After Roman's primary education at St. John's L.P. School and Government U.P. School, Akkara at Punalur, he joined St. Raphael's Minor Seminary at Kollam, where he was later to be vice rector, for religious studies and simultaneously completed his schooling from St. Aloysius School, Kollam.

In 1959, Roman commenced philosophy studies at St. Joseph's Pontifical Seminary, Aluva. After 2 years, he was chosen to pursue priestly studies at the Pontifical Urban University, Rome, where he received a master's degree in Philosophy and Theology. He was ordained priest by Cardinal Agagiani, the Prefect of the Congregation for the Evangelization of Peoples at St. Peter's Basilica, Rome on 16 December 1966.

When Roman returned to Kollam, he was initially appointed as the prefect of St. Raphael's Seminary. Along with his ministry he took his time to learn the Indian musical instrument "Veena", despite his deep knowledge of Western Music. He continued his studies and received a Master of Arts in English language and literature from the University of Kerala. He then joined Fatima Mata National College, Kollam as an English instructor and the bursar, and later became its principal.
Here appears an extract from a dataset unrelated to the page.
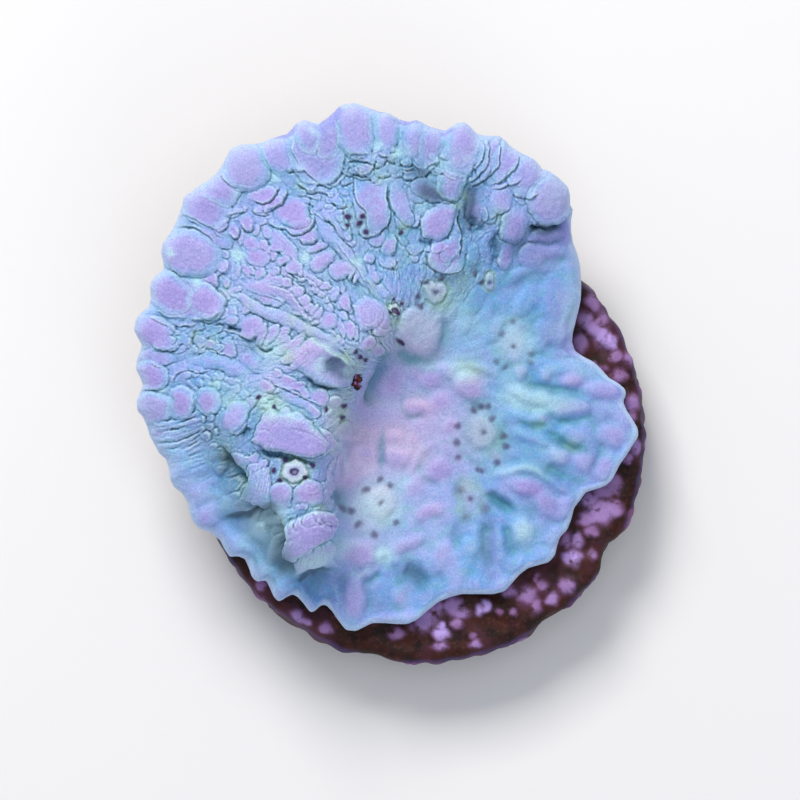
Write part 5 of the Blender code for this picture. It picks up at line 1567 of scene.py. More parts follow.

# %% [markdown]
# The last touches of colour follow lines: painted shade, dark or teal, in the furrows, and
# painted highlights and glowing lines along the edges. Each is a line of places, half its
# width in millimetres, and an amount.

# %% Tinted lines
TINTED_LINES = {
    "shade": [
        ([(398, 350), (384, 364), (374, 384), (371, 400), (376, 411)], 0.22, 0.5),
        ([(400, 348), (408, 360), (420, 365), (438, 361)], 0.24, 0.15),
        ([(446, 312), (451, 332), (443, 348), (430, 357)], 0.3, 0.35),
        ([(222, 520), (236, 518), (250, 515), (268, 512)], 0.2, 0.6),
        ([(295, 579), (306, 582), (321, 576), (340, 569)], 0.22, 0.6),
        ([(352, 560), (364, 566), (376, 560), (378, 548)], 0.25, 0.25),
        ([(304, 329), (324, 340), (344, 352), (356, 362)], 0.12, 0.4),
        ([(328, 358), (332, 363), (335, 370)], 0.5, 0.5),
    ],
    "teal_tint_and_shade": [
        ([(396, 352), (380, 368), (370, 388), (368, 404)], 0.4, 0.5),
        ([(404, 358), (420, 368), (440, 364)], 0.4, 0.4),
        ([(384, 430), (383, 450), (384, 470)], 0.25, 0.5),
        ([(408, 393), (402, 406), (411, 418), (427, 412)], 0.2, 0.5),
        ([(430, 438), (420, 458), (424, 474), (438, 485)], 0.25, 0.4),
        ([(500, 398), (522, 408), (545, 412), (560, 416)], 0.22, 0.5),
        ([(516, 420), (534, 424), (548, 428)], 0.2, 0.8),
        ([(546, 431), (566, 442), (592, 452)], 0.22, 0.7),
        ([(560, 421), (576, 423), (592, 417)], 0.22, 0.5),
        ([(540, 465), (562, 476), (588, 482)], 0.3, 0.4),
        ([(520, 384), (545, 388), (570, 393)], 0.25, 0.5),
        ([(490, 492), (500, 504), (520, 508), (540, 512)], 0.3, 0.4),
        ([(486, 522), (484, 544), (490, 566)], 0.25, 0.5),
        ([(508, 526), (510, 546), (520, 556)], 0.25, 0.5),
        ([(300, 572), (318, 578), (334, 572), (346, 566)], 0.3, 0.5),
        ([(280, 516), (278, 534), (280, 554), (290, 566)], 0.35, 0.8),
        ([(500, 300), (490, 318), (486, 340)], 0.3, 0.35),
        ([(524, 300), (532, 320), (534, 338)], 0.3, 0.35),
        ([(500, 330), (512, 318), (527, 320), (534, 334)], 0.25, 0.6),
        ([(500, 345), (512, 366), (530, 362)], 0.25, 0.5),
        ([(458, 410), (470, 400), (488, 402), (500, 416)], 0.22, 0.5),
        ([(462, 452), (478, 464), (494, 452)], 0.22, 0.4),
    ],
    "pale_and_highlight": [
        ([(488, 374), (516, 386), (552, 397), (584, 402)], 0.3, 0.15),
        ([(486, 478), (508, 471), (532, 470), (556, 482)], 0.25, 0.15),
        ([(294, 571), (303, 576), (317, 570), (334, 564)], 0.12, 0.6),
        ([(348, 571), (362, 575), (374, 568)], 0.3, 0.35),
        ([(300, 333), (320, 345), (340, 357), (356, 370)], 0.1, 0.8),
        ([(344, 366), (348, 373), (350, 380)], 0.35, 0.4),
        ([(316, 362), (322, 357), (327, 360)], 0.16, 0.6),
        ([(340, 440), (350, 460), (352, 480)], 0.15, 0.3),
    ],
    "glow": [
        ([(284, 514), (280, 524), (281, 538)], 0.3, 0.5),
        ([(306, 335), (324, 346), (342, 357), (358, 368)], 0.16, 0.7),
    ],
    "violet_and_painted_shade": [
        ([(556, 290), (560, 312), (566, 334)], 0.5, 0.3),
    ],
}
for layer, lines in TINTED_LINES.items():
    for line, half, amount in lines:
        part, away, along = line_distance(smooth_line(line), 4 * half)
        layers[layer][part] += amount * fade_ends(along, 0.2) * np.exp(-((away / half) ** 2))
    print(len(lines), "lines of", layer)
for name in ("pink", "warm_and_painted_light", "violet_and_painted_shade", "pale_and_highlight", "glow", "teal_tint_and_shade", "shade"):
    layers[name] = np.clip(layers[name], 0, 1)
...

After holding various posts in the diocese, he was appointed the first rector of Carmel Giri Major Seminary, Latin rite, when St. Joseph's Pontifical Seminary was re-organized on the basis of rites.

Roman was appointed as the 13th Bishop of Quilon on 29 October 2001, while he was serving as the rector of Carmelgiri Seminary. Roman was ordained on 16 December 2001. In 2004, Roman founded the Pradhibhodayam education program, for scholastically gifted, but financially challenged members of the diocese. In 2007, Roman inaugurated Jagat Jyoti Mandir (House of the Light of the Universe), which is a Christian church incorporating Hindu cultural elements.

Pope Francis accepted his resignation on 18 April 2018.